--- start of GIVEN ENTRIES ---

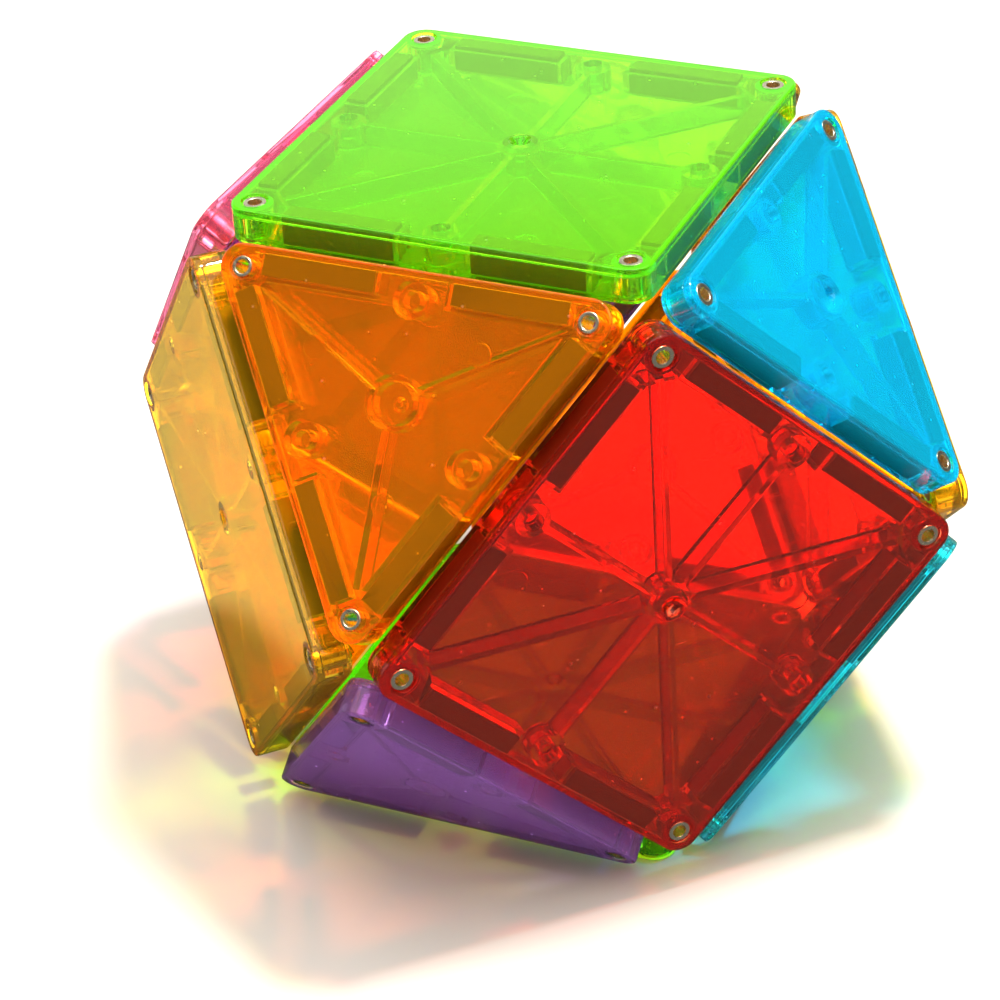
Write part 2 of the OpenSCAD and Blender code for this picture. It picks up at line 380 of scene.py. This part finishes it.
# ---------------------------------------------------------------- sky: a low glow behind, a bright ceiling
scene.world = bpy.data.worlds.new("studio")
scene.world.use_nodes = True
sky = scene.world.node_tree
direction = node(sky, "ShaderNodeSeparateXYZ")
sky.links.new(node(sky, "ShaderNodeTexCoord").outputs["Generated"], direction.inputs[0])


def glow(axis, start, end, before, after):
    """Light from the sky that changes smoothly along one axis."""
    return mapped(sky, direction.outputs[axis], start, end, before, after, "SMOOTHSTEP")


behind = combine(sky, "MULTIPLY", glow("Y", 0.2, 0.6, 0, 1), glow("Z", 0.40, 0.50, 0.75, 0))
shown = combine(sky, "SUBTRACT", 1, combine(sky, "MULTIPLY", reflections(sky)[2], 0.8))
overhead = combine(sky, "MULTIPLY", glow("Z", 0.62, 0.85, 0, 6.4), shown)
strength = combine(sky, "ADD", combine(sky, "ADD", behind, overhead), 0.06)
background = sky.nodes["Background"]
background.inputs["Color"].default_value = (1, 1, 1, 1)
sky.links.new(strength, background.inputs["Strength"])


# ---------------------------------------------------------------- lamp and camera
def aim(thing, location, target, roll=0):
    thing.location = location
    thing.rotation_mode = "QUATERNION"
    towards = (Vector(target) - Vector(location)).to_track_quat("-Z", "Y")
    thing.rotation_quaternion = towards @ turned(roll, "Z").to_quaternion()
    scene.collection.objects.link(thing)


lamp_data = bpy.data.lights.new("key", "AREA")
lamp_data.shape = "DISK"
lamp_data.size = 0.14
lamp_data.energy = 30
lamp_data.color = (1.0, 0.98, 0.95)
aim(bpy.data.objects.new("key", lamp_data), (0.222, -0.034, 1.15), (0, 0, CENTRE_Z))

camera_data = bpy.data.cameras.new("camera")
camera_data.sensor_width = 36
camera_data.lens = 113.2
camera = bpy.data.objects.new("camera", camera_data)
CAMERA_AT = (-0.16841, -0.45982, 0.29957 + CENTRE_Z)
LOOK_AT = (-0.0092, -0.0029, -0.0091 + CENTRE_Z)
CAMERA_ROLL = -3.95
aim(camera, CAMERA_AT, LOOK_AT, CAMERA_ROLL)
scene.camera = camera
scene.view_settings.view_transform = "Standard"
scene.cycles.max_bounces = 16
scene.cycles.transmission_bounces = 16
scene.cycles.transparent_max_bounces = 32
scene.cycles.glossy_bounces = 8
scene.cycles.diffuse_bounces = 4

--- end of GIVEN ENTRIES ---
--- start of GIVEN ENTRIES ---

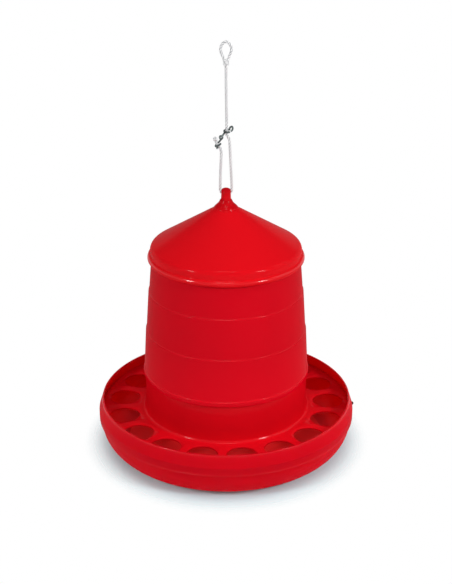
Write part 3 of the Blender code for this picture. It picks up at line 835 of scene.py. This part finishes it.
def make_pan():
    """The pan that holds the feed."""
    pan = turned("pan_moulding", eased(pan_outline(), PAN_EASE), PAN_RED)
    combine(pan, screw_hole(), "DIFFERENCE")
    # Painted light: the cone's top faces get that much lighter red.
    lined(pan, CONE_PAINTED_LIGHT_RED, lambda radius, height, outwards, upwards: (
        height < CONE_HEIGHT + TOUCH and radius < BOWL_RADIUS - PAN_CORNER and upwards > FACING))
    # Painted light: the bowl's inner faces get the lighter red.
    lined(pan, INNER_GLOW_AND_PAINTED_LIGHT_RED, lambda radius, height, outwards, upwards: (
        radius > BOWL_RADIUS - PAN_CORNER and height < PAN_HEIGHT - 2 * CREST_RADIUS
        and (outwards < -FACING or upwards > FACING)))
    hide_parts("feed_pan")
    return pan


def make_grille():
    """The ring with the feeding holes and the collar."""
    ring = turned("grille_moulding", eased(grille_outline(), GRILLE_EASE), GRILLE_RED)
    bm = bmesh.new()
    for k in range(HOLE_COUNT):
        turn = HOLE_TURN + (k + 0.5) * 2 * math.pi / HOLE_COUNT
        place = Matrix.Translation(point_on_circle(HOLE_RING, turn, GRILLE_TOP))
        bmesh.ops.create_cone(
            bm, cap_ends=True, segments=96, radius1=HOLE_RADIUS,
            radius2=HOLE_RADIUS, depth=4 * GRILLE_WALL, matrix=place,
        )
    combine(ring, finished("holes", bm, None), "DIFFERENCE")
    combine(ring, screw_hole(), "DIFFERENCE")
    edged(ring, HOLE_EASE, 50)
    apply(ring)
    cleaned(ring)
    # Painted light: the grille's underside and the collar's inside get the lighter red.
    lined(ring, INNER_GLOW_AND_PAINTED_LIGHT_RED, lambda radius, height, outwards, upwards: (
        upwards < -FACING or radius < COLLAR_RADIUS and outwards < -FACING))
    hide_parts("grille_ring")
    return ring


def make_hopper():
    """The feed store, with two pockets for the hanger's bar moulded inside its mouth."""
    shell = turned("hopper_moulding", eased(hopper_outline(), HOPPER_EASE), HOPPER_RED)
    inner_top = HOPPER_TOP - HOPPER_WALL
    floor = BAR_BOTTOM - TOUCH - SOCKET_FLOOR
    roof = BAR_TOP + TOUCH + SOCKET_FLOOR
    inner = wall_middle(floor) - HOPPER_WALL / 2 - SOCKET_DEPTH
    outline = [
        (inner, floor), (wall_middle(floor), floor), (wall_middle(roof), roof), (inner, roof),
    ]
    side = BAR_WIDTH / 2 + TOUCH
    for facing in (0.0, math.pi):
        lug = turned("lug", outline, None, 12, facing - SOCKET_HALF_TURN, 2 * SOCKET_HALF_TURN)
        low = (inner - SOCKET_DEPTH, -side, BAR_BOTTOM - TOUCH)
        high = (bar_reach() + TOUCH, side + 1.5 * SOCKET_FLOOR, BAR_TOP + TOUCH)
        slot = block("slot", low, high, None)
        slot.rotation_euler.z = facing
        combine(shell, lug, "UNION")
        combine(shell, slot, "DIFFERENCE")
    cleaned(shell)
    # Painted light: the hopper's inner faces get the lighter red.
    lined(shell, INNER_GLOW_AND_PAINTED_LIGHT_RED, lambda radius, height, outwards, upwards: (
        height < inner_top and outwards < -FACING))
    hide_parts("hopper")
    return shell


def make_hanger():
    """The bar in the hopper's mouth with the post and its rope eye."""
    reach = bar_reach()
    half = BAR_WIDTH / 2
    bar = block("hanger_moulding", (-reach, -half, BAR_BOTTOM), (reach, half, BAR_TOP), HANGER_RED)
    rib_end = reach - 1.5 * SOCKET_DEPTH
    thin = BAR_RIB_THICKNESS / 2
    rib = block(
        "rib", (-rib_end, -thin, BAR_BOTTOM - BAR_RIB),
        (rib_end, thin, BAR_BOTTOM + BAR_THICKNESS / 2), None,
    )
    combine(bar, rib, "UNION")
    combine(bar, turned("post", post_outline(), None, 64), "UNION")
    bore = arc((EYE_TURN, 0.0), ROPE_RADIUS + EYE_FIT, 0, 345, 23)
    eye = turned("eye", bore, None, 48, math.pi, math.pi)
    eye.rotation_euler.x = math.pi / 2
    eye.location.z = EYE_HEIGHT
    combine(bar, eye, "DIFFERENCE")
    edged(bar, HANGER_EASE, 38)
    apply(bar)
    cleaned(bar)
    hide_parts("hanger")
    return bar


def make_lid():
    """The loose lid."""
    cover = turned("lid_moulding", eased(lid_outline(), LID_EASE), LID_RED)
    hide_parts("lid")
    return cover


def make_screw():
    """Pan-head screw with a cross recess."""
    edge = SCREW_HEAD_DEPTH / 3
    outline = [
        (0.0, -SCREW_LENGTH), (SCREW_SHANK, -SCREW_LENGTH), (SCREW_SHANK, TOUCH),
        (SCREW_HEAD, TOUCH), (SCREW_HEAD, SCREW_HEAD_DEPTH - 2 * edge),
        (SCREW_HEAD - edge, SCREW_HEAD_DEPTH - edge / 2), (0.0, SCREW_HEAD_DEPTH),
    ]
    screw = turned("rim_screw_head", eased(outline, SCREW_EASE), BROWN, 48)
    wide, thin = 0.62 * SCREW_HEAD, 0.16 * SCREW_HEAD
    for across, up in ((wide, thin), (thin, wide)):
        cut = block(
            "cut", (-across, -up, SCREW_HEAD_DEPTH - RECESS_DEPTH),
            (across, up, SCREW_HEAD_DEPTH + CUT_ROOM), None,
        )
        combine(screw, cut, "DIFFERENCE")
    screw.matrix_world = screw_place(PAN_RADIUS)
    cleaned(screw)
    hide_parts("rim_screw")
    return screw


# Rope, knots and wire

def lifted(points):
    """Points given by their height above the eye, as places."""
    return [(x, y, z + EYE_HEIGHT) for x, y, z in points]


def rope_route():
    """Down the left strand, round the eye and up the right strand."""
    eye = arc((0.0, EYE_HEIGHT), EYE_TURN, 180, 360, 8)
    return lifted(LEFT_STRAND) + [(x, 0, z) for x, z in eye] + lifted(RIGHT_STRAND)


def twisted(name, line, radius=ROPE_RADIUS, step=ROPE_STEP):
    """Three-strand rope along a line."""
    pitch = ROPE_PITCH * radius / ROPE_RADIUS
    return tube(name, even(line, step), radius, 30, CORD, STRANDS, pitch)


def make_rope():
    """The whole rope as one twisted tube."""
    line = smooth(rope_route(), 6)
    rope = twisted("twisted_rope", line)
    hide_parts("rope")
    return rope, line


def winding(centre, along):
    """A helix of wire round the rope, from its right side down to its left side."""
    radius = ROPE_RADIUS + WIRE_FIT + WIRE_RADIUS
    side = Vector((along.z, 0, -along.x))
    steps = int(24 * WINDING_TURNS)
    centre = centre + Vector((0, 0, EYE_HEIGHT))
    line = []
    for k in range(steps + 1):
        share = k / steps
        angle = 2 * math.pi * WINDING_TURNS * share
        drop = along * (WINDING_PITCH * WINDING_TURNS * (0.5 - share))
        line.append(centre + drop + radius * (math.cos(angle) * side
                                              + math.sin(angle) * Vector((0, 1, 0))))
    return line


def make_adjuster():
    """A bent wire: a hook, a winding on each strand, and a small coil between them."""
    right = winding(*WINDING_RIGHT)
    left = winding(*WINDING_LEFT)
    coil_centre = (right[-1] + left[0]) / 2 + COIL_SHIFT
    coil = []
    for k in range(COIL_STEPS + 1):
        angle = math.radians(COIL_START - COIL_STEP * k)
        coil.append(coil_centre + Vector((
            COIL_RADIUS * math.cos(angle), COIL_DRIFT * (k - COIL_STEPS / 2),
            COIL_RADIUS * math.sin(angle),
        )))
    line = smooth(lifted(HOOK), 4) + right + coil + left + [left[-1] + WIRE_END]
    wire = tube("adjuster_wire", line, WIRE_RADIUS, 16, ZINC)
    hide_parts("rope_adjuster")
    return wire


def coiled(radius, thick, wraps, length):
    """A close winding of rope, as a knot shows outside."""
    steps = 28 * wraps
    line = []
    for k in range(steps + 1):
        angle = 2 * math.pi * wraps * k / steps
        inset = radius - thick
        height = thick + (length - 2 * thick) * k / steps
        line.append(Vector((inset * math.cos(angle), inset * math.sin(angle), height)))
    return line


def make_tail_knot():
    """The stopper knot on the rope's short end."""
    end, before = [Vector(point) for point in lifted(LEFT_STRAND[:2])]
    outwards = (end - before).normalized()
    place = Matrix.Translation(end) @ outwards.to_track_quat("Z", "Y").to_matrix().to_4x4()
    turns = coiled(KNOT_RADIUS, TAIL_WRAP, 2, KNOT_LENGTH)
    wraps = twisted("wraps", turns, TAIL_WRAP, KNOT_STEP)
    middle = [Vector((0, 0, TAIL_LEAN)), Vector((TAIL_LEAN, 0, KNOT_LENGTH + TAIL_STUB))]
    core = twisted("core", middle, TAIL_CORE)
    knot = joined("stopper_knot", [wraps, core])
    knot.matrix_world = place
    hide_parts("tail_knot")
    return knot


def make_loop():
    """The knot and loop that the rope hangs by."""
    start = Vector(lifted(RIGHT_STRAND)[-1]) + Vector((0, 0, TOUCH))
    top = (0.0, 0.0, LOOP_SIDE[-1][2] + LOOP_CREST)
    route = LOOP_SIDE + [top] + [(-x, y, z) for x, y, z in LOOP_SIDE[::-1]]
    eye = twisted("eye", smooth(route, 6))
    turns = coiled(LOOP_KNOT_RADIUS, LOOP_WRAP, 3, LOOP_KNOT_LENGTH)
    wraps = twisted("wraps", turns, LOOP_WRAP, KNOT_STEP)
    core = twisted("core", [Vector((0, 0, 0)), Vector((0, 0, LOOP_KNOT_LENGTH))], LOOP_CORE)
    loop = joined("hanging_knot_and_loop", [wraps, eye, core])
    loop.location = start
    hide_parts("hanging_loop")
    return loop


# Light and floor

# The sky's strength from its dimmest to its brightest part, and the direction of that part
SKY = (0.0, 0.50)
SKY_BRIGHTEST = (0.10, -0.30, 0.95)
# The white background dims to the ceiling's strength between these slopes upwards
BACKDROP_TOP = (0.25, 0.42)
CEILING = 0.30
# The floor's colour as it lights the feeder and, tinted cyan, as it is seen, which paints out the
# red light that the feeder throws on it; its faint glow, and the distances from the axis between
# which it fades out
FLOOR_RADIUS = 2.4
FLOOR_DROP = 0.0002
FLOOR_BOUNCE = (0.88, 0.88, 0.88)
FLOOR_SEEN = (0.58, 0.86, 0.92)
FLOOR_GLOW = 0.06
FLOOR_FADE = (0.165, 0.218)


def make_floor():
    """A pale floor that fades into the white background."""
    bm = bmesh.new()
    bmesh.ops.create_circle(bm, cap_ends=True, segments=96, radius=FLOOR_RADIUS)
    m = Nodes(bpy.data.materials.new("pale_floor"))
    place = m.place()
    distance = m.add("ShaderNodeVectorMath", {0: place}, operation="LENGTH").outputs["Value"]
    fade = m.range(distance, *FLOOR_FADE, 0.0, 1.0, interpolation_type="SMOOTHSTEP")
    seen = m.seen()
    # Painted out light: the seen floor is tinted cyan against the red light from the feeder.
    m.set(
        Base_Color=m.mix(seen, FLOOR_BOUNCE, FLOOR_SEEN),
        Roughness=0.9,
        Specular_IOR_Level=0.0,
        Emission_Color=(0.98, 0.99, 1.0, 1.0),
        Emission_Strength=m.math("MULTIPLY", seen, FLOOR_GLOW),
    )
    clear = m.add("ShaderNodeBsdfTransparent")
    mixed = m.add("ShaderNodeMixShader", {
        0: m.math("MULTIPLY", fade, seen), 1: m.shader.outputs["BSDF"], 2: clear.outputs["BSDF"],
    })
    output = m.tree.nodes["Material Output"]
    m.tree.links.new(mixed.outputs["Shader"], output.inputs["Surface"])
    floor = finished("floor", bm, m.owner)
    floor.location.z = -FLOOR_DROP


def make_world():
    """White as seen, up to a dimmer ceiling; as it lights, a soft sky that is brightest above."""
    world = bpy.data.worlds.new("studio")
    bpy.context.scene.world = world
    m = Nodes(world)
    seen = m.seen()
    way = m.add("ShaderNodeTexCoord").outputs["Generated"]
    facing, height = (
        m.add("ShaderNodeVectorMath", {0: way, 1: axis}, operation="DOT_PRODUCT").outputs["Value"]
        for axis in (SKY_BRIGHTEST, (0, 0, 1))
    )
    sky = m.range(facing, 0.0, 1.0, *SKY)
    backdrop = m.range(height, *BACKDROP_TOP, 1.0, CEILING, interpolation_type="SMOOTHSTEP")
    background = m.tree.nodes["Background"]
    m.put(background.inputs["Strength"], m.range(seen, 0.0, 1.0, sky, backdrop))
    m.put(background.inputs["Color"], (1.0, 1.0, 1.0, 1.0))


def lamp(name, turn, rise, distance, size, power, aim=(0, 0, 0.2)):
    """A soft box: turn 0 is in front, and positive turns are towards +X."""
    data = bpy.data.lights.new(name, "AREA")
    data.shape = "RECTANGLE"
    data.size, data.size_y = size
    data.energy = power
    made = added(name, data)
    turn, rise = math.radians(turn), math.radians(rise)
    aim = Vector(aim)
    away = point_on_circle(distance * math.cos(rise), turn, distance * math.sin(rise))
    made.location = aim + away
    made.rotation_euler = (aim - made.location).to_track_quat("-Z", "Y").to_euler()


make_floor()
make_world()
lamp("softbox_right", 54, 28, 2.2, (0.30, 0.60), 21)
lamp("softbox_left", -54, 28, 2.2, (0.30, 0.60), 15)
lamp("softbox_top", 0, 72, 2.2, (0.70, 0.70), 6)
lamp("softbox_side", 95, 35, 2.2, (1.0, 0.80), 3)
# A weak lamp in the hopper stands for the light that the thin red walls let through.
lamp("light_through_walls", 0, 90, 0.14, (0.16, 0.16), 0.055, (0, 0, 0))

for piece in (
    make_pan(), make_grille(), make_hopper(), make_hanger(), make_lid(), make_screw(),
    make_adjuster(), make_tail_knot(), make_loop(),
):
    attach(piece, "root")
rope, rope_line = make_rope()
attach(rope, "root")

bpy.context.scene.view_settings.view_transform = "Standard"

--- end of GIVEN ENTRIES ---
--- start of GIVEN ENTRIES ---

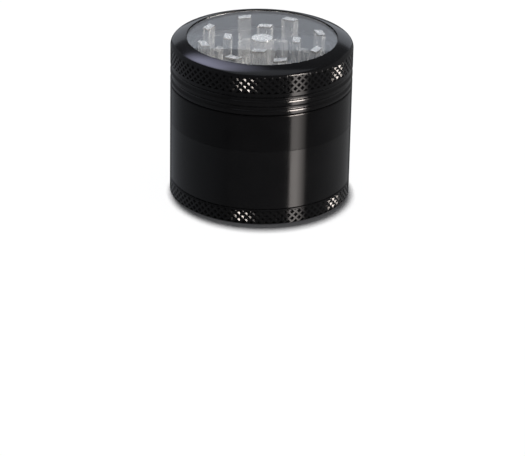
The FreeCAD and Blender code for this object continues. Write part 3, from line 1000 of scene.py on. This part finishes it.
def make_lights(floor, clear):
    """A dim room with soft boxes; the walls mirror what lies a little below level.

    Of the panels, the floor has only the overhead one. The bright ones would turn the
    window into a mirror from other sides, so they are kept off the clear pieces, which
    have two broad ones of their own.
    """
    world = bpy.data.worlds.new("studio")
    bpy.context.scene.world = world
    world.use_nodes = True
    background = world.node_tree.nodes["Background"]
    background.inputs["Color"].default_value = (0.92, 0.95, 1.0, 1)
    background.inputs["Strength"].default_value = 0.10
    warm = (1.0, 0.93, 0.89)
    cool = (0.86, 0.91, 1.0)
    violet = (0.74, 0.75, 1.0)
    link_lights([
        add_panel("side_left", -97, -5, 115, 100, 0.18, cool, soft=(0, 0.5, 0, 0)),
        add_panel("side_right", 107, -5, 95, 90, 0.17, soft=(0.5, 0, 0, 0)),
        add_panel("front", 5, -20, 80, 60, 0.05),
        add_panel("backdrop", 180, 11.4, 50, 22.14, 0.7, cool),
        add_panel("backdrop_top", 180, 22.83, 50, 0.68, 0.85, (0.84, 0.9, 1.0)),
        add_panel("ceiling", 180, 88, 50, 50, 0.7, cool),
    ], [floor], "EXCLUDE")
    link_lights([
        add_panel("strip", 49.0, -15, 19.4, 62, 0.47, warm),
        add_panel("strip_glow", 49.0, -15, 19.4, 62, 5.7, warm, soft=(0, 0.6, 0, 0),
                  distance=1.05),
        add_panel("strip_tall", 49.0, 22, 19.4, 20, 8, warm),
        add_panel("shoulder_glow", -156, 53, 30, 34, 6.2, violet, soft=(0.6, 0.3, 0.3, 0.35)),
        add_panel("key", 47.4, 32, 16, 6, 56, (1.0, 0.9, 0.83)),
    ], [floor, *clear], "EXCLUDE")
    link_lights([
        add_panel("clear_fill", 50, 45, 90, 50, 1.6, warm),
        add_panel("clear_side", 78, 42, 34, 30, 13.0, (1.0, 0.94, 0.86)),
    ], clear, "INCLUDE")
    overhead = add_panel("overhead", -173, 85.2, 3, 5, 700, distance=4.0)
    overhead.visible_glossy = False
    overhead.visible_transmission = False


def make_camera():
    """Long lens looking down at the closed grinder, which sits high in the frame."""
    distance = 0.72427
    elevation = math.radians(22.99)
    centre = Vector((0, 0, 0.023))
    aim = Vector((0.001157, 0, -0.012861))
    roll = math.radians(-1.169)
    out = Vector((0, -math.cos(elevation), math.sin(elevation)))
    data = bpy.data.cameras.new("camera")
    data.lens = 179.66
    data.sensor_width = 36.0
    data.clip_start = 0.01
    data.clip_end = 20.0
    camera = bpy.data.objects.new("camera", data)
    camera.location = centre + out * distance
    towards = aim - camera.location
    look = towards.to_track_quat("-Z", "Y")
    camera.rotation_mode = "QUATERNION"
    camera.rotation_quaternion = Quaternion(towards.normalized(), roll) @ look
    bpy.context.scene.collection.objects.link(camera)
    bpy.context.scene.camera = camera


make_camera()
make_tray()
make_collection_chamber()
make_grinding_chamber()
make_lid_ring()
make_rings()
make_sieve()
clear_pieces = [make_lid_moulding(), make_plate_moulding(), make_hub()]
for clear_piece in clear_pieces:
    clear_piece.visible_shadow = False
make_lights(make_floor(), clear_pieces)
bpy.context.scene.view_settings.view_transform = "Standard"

--- end of GIVEN ENTRIES ---

## DO THIS
Transcribe the lines above from the one with "Write part 2" through the one with "(0, 0, CENTRE_Z))". Include both ends and leave out every other line.

## ANSWER IN FULL
Write part 2 of the OpenSCAD and Blender code for this picture. It picks up at line 380 of scene.py. This part finishes it.
# ---------------------------------------------------------------- sky: a low glow behind, a bright ceiling
scene.world = bpy.data.worlds.new("studio")
scene.world.use_nodes = True
sky = scene.world.node_tree
direction = node(sky, "ShaderNodeSeparateXYZ")
sky.links.new(node(sky, "ShaderNodeTexCoord").outputs["Generated"], direction.inputs[0])


def glow(axis, start, end, before, after):
    """Light from the sky that changes smoothly along one axis."""
    return mapped(sky, direction.outputs[axis], start, end, before, after, "SMOOTHSTEP")


behind = combine(sky, "MULTIPLY", glow("Y", 0.2, 0.6, 0, 1), glow("Z", 0.40, 0.50, 0.75, 0))
shown = combine(sky, "SUBTRACT", 1, combine(sky, "MULTIPLY", reflections(sky)[2], 0.8))
overhead = combine(sky, "MULTIPLY", glow("Z", 0.62, 0.85, 0, 6.4), shown)
strength = combine(sky, "ADD", combine(sky, "ADD", behind, overhead), 0.06)
background = sky.nodes["Background"]
background.inputs["Color"].default_value = (1, 1, 1, 1)
sky.links.new(strength, background.inputs["Strength"])


# ---------------------------------------------------------------- lamp and camera
def aim(thing, location, target, roll=0):
    thing.location = location
    thing.rotation_mode = "QUATERNION"
    towards = (Vector(target) - Vector(location)).to_track_quat("-Z", "Y")
    thing.rotation_quaternion = towards @ turned(roll, "Z").to_quaternion()
    scene.collection.objects.link(thing)


lamp_data = bpy.data.lights.new("key", "AREA")
lamp_data.shape = "DISK"
lamp_data.size = 0.14
lamp_data.energy = 30
lamp_data.color = (1.0, 0.98, 0.95)
aim(bpy.data.objects.new("key", lamp_data), (0.222, -0.034, 1.15), (0, 0, CENTRE_Z))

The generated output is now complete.